Plans to upgrade the Sapugaskanda refinery so that it can process an additional 50,000 barrels per day (bpd) – doubling the current capacity to 100,000 bpd – were aired by the MPRD in summer 2016. The project to refurbish and modernise the refinery, which includes the addition of a hydrocracker that would expand production of kerosene, jet fuel and diesel oil, is expected to draw in $2bn in foreign investment. The refinery was producing approximately 42,000 bpd as of October 2016, according to the CPC, or 27% of total domestic requirements.
Two additional refineries are also planned. One of these, a 100,000-bpd facility, has been proposed for Hambantota, the new port and airport complex built in the south of the country in 2013. The investment is expected to be part of a string of new projects earmarked for the port, including a projected liquefied natural gas terminal, an industrial and commercial free zone, petrochemicals plants and other facilities. The refinery would also supply an expected surge in bunkering activities at the port, as Hambantota’s development gains pace. A debt-for-equity swap designed to attract Chinese firms to the port looks likely to provide the basis for future investments.
A further refinery has also been proposed for China Bay, near Trincomalee in the northeast. Press reports in November 2016 said the facility would have a 200,000-bpd capacity, with construction to be supported by assistance from India. Maintaining a balance between input from the two Asian giants has long been a key part of Sri Lanka’s energy strategy.
The proposed China Bay refinery would be entirely export aimed, forming part of a bid to establish Sri Lanka as a centre for hydrocarbons activities. In a boost for the country, Narendra Modi, India’s prime minister, pledged his support for the plans during a March 2016 visit to Trincomalee. Crude oil could be brought in, refined and then exported in a variety of new forms, with the Asian and Indian Ocean markets in mind.
However, since India currently has excess refining capacity, the Trincomalee project looks likely to be more of a medium-to-long-term venture.

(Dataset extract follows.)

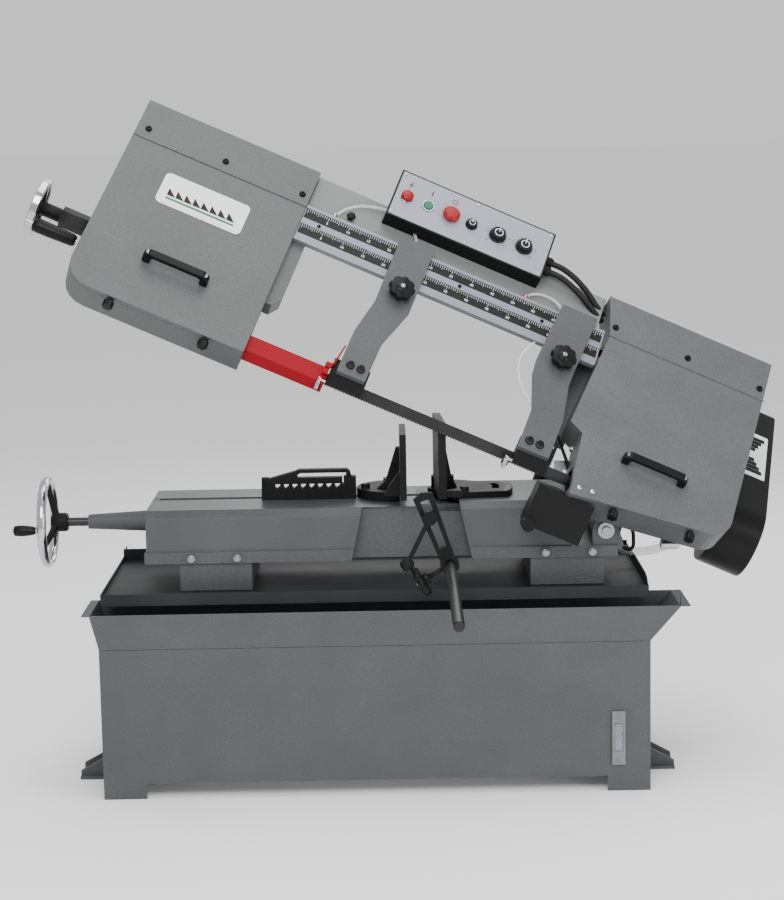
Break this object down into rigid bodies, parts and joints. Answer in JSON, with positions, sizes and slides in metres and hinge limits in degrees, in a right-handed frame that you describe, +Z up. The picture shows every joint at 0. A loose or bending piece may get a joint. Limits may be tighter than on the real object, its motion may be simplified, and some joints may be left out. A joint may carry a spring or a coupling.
{
  "type": "band saw",
  "caption": "Horizontal metal-cutting band saw on a cabinet stand: tilting head with wheel boxes, blade, guides and motor over a bed with a swivel vise and work stop.",
  "frame": {"origin": "centre of the bounding box at floor level", "axes": "+X to the operator's right along the head, +Y away from the operator, +Z up"},
  "size_m": [1.7688, 1.2186, 1.5194],
  "materials": {
    "paint_grey": "semi-gloss grey enamel",
    "plate_grey": "light grey enamel",
    "black_cast": "black enamel on a casting",
    "black_plastic": "moulded black plastic",
    "chrome": "polished",
    "steel": "machined",
    "blade_steel": "dark rolled steel",
    "red_paint": "red enamel",
    "green_plastic": "moulded green plastic",
    "rubber": "matt"
  },
  "bodies": {
    "base": {"cabinet": "paint_grey", "trough": "paint_grey", "chip_tray": "steel", "pedestal_left": "paint_grey", "pedestal_right": "paint_grey", "sight_gauge": "chrome", "bed": "paint_grey", "quadrant": "black_cast", "stop_rod": "steel", "pivot_shaft": "steel"},
    "head": {"wheel_box_left": "paint_grey", "wheel_box_right": "paint_grey", "beam": "plate_grey", "rail": "steel", "blade": "blade_steel", "brush_cover": "black_cast", "gearbox": "paint_grey", "motor": "paint_grey", "belt": "rubber", "belt_guard": "black_plastic", "control_box": "plate_grey"},
    "door_left": {"door_left": "paint_grey", "handle_left": "black_plastic"},
    "door_right": {"door_right": "paint_grey", "handle_right": "black_plastic"},
    "idler_carriage": {"idler_carriage": "black_cast"},
    "idler_wheel": {"idler_wheel": "black_cast"},
    "tension_handwheel": {"tension_handwheel": "chrome"},
    "tension_crank": {"tension_crank": "black_plastic"},
    "drive_wheel": {"drive_wheel": "black_cast"},
    "worm_pulley": {"worm_pulley": "steel"},
    "motor_pulley": {"motor_pulley": "steel"},
    "guide_left": {"guide_arm_left": "paint_grey", "guide_block_left": "black_cast", "blade_guard": "red_paint"},
    "guide_right": {"guide_arm_right": "paint_grey", "guide_block_right": "black_cast"},
    "guide_knob_left": {"guide_knob_left": "black_plastic"},
    "guide_knob_right": {"guide_knob_right": "black_plastic"},
    "vise_carriage": {"vise_carriage": "black_cast", "rack_bar": "black_cast"},
    "latch_left_outer": {"latch_left_outer": "black_plastic"},
    "latch_left_inner": {"latch_left_inner": "black_plastic"},
    "latch_right_inner": {"latch_right_inner": "black_plastic"},
    "latch_right_outer": {"latch_right_outer": "black_plastic"},
    "start_button": {"start_button": "green_plastic"},
    "stop_button": {"stop_button": "red_paint"},
    "selector": {"selector": "black_plastic"},
    "speed_dial": {"speed_dial": "black_plastic"},
    "feed_dial": {"feed_dial": "black_plastic"},
    "rack_handle": {"rack_handle": "black_cast"},
    "movable_jaw": {"movable_jaw": "black_cast"},
    "fixed_jaw": {"fixed_jaw": "black_cast"},
    "vise_handwheel": {"vise_handwheel": "chrome"},
    "vise_crank": {"vise_crank": "black_plastic"},
    "stop_arm": {"stop_arm": "black_cast"},
    "stop_lever": {"stop_lever": "black_cast"},
    "stop_knob": {"stop_knob": "black_plastic"},
    "lift_barrel": {"lift_barrel": "black_cast"},
    "lift_rod": {"lift_rod": "chrome"}
  },
  "joints": [
    {"name": "head_tilt", "type": "hinge", "parent": "base", "child": "head", "pos_m": [0.4341, 0.2307, 0.5635], "axis": [0, 1, 0], "range_deg": [-25, 10]},
    {"name": "door_left_hinge", "type": "hinge", "parent": "head", "child": "door_left", "pos_m": [-0.59386, 0.24739, 1.44591], "axis": [-0.9135, 0, 0.4067], "range_deg": [0, 100]},
    {"name": "door_right_hinge", "type": "hinge", "parent": "head", "child": "door_right", "pos_m": [0.46092, 0.24739, 0.97629], "axis": [-0.9135, 0, 0.4067], "range_deg": [0, 100]},
    {"name": "latch_left_outer_turn", "type": "hinge", "parent": "head", "child": "latch_left_outer", "pos_m": [-0.62458, -0.01198, 1.09909], "axis": [0.3116, 0.6428, 0.6998], "range_deg": [0, 90]},
    {"name": "latch_left_inner_turn", "type": "hinge", "parent": "head", "child": "latch_left_inner", "pos_m": [-0.42726, -0.01198, 1.01124], "axis": [0.3116, 0.6428, 0.6998], "range_deg": [0, 90]},
    {"name": "latch_right_inner_turn", "type": "hinge", "parent": "head", "child": "latch_right_inner", "pos_m": [0.44124, -0.01069, 0.62624], "axis": [0.3116, 0.6428, 0.6998], "range_deg": [0, 90]},
    {"name": "latch_right_outer_turn", "type": "hinge", "parent": "head", "child": "latch_right_outer", "pos_m": [0.60849, 0.00453, 0.57164], "axis": [0.3116, 0.6428, 0.6998], "range_deg": [0, 90]},
    {"name": "blade_tension", "type": "slide", "parent": "head", "child": "idler_carriage", "axis": [0.9135, 0, -0.4067], "range_m": [0, 0.012]},
    {"name": "tension_handwheel_turn", "type": "hinge", "parent": "head", "child": "tension_handwheel", "pos_m": [-0.80388, 0.20577, 1.29014], "axis": [-0.9135, 0, 0.4067], "range_deg": [0, 2161]},
    {"name": "tension_crank_spin", "type": "hinge", "parent": "tension_handwheel", "child": "tension_crank", "pos_m": [-0.77225, 0.15982, 1.23824], "axis": [0.9135, 0, -0.4067], "continuous": true},
    {"name": "idler_wheel_spin", "type": "hinge", "parent": "idler_carriage", "child": "idler_wheel", "pos_m": [-0.47243, 0.1487, 1.19498], "axis": [-0.2614, 0.766, -0.5872], "continuous": true},
    {"name": "drive_wheel_spin", "type": "hinge", "parent": "head", "child": "drive_wheel", "pos_m": [0.56445, 0.1487, 0.73334], "axis": [-0.2614, 0.766, -0.5872], "continuous": true},
    {"name": "worm_pulley_spin", "type": "hinge", "parent": "head", "child": "worm_pulley", "pos_m": [0.72394, 0.23355, 0.52609], "axis": [0.9135, 0, -0.4067], "continuous": true},
    {"name": "motor_pulley_spin", "type": "hinge", "parent": "head", "child": "motor_pulley", "pos_m": [0.78167, 0.47667, 0.65575], "axis": [0.9135, 0, -0.4067], "continuous": true},
    {"name": "guide_left_slide", "type": "slide", "parent": "head", "child": "guide_left", "axis": [0.9135, 0, -0.4067], "range_m": [-0.15, 0.17]},
    {"name": "guide_right_slide", "type": "slide", "parent": "head", "child": "guide_right", "axis": [0.9135, 0, -0.4067], "range_m": [-0.05, 0]},
    {"name": "guide_knob_left_turn", "type": "hinge", "parent": "guide_left", "child": "guide_knob_left", "pos_m": [-0.01081, 0.15938, 1.08854], "axis": [-0.2614, 0.766, -0.5872], "range_deg": [-360, 360]},
    {"name": "guide_knob_right_turn", "type": "hinge", "parent": "guide_right", "child": "guide_knob_right", "pos_m": [0.34273, 0.15938, 0.93113], "axis": [-0.2614, 0.766, -0.5872], "range_deg": [-360, 360]},
    {"name": "start_button_press", "type": "slide", "parent": "head", "child": "start_button", "axis": [-0.2614, 0.766, -0.5872], "range_m": [0, 0.004], "stiffness_N_per_m": 500, "springref_m": -0.002},
    {"name": "stop_button_press", "type": "slide", "parent": "head", "child": "stop_button", "axis": [-0.2614, 0.766, -0.5872], "range_m": [0, 0.004], "stiffness_N_per_m": 500, "springref_m": -0.002},
    {"name": "selector_turn", "type": "hinge", "parent": "head", "child": "selector", "pos_m": [0.15389, 0.30568, 1.22735], "axis": [-0.2614, 0.766, -0.5872], "range_deg": [-45, 45]},
    {"name": "speed_dial_turn", "type": "hinge", "parent": "head", "child": "speed_dial", "pos_m": [0.21251, 0.306, 1.20167], "axis": [-0.2614, 0.766, -0.5872], "range_deg": [-135, 135]},
    {"name": "feed_dial_turn", "type": "hinge", "parent": "head", "child": "feed_dial", "pos_m": [0.27158, 0.30536, 1.17453], "axis": [-0.2614, 0.766, -0.5872], "range_deg": [-135, 135]},
    {"name": "vise_slide", "type": "slide", "parent": "base", "child": "vise_carriage", "axis": [1, 0, 0], "range_m": [-0.27, 0.04]},
    {"name": "vise_handwheel_turn", "type": "hinge", "parent": "base", "child": "vise_handwheel", "pos_m": [-0.0794, 0.2527, 0.5732], "axis": [1, 0, 0], "range_deg": [-19441, 2881]},
    {"name": "vise_crank_spin", "type": "hinge", "parent": "vise_handwheel", "child": "vise_crank", "pos_m": [-0.8204, 0.1577, 0.5722], "axis": [1, 0, 0], "continuous": true},
    {"name": "rack_handle_lift", "type": "hinge", "parent": "vise_carriage", "child": "rack_handle", "pos_m": [-0.3229, 0.2282, 0.6655], "axis": [0, -1, 0], "range_deg": [0, 60]},
    {"name": "fixed_jaw_swivel", "type": "hinge", "parent": "base", "child": "fixed_jaw", "pos_m": [0.0786, 0.2157, 0.65], "axis": [0, 0, -1], "range_deg": [0, 45]},
    {"name": "movable_jaw_swivel", "type": "hinge", "parent": "vise_carriage", "child": "movable_jaw", "pos_m": [-0.0294, 0.2527, 0.65], "axis": [0, 0, -1], "range_deg": [0, 45]},
    {"name": "stop_arm_slide", "type": "slide", "parent": "base", "child": "stop_arm", "axis": [0, 1, 0], "range_m": [-0.52, 0.03]},
    {"name": "stop_lever_turn", "type": "hinge", "parent": "stop_arm", "child": "stop_lever", "pos_m": [0.044, -0.0333, 0.6229], "axis": [0, 1, 0], "range_deg": [-5, 60]},
    {"name": "stop_knob_turn", "type": "hinge", "parent": "stop_arm", "child": "stop_knob", "pos_m": [0.0246, -0.0333, 0.482], "axis": [0.8581, 0, 0.5135], "range_deg": [-360, 360]},
    {"name": "lift_barrel_tilt", "type": "hinge", "parent": "base", "child": "lift_barrel", "pos_m": [0.27064, 0.4157, 0.49746], "axis": [0, 1, 0], "range_deg": [-12.6, 5.1]},
    {"name": "lift_rod_slide", "type": "slide", "parent": "lift_barrel", "child": "lift_rod", "axis": [0.3502, 0, 0.9367], "range_m": [-0.0615, 0.0255]}
  ],
  "couplings": [
    {"joint": "tension_handwheel_turn", "follows": "blade_tension", "rad_per_m": 3141.6},
    {"joint": "vise_handwheel_turn", "follows": "vise_slide", "rad_per_m": 1256.6},
    {"joint": "motor_pulley_spin", "follows": "worm_pulley_spin", "ratio": 1.225},
    {"joint": "drive_wheel_spin", "follows": "worm_pulley_spin", "ratio": 0.033333},
    {"joint": "idler_wheel_spin", "follows": "worm_pulley_spin", "ratio": 0.033333},
    {"joint": "movable_jaw_swivel", "follows": "fixed_jaw_swivel", "ratio": 1},
    {"joint": "lift_barrel_tilt", "follows": "head_tilt", "ratio": 0.5},
    {"joint": "lift_rod_slide", "follows": "head_tilt", "m_per_rad": 0.138}
  ]
}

Another facility in is also being planned to extend services at Trincomalee: the China Bay tank farm. Built by the British to supply their Indian Ocean and Pacific fleets during the Second World War, this collection of 101 large, 12,000-tonne-capacity storage tanks has stood largely idle for decades.
Lanka IOC is in charge of 14 of the 99 tanks that are still functional and plans to develop the others jointly with the CPC. Legal and technical issues have prevented the initiative from moving forward, although in late 2016 both Lanka IOC and the CPC were confident that the project would soon progress.
Having full use of the farm would enable Trincomalee to establish itself as a major bunkering centre. The tanks would also be able to link up to the new refinery, enabling the area to tap into the storage segment, which is fast emerging as a major business in its own right in the current climate of low international oil prices, ahead of anticipated increases.
The CPC is also looking to re-enter the long-liberalised bitumen market, which is widely expected to surge in the coming years on the back of major infrastructure construction projects. Its plans include the construction of a production plant, which is expected to be located near Galle in the south of the country. Key players currently include Bitumix, which makes products for road construction and industrial use at its Kalagedihena and Homagama plants, while Lanka IOC is also a major operator in the segment.
The state-owned corporation is also eyeing a return to the LPG market in the near term. At present the industry remains dominated by LAUGFS Gas, which recently signed an agreement with China Huanqiu to build an $80m LPG terminal at Hambantota, and Litro Gas Lanka, which has a larger market share and operates the country’s only existing LPG import terminal, at Kerawalapitiya. The CPC produces limited volumes of LPG at its Sapugaskanda refinery, and is currently seeking expressions of interest for a partner that will enable it to re-enter this important local market.
Lubricants have also proved to be an attractive segment for both the CPC and Lanka IOC, which has entered into an agreement with a Malaysian firm to construct a lubricants plant in Sri Lanka within one year.
Elsewhere, a proposed new $50m underground pipeline to carry jet fuel to Colombo’s Bandaranaike International Airport is taking shape. At present the fuel is transported by rail from the CPSTL’s storage facility at Kolonnawa. The facility is also undergoing a major upgrade to its existing pipelines, which carry oil from the landing stage at Dolphin Pier in Colombo. A tender worth some LKR8.7bn ($59.3m) has been issued for four, 6-km lines to replace the existing 69-year old tubes.
The issue of tariffs remains one of the most contentious in the petroleum sector. At present the government sets base prices nationwide for the CPC’s petrol, diesel and kerosene. Lanka IOC is in theory free to set its own price. However, given that the CPC controls around two-thirds of the market, the price set by the government effectively acts as a baseline for the entire market. Political pressures mean that the government is usually keen to set a lower than market price, especially during times of high international oil and gas prices. However, its strategy risks exposing both the CPC and Lanka IOC to losses and has also necessitated the implementation of major government subsidies. These have, at times, been financed by Treasury issues, adding to the country’s debts.
The CPC and Lanka IOC are calling for a new mechanism for pricing. In autumn 2016 a proposal for an automatic mechanism was accepted in principle by the government. The Ministry of Finance also made a commitment to the IMF to introduce a system that takes account of the need for cost recovery by the end of 2017. The discussion is likely to continue, with the CPC and Lanka IOC keen to see an equitable automatic pricing mechanism brought into play in the near term.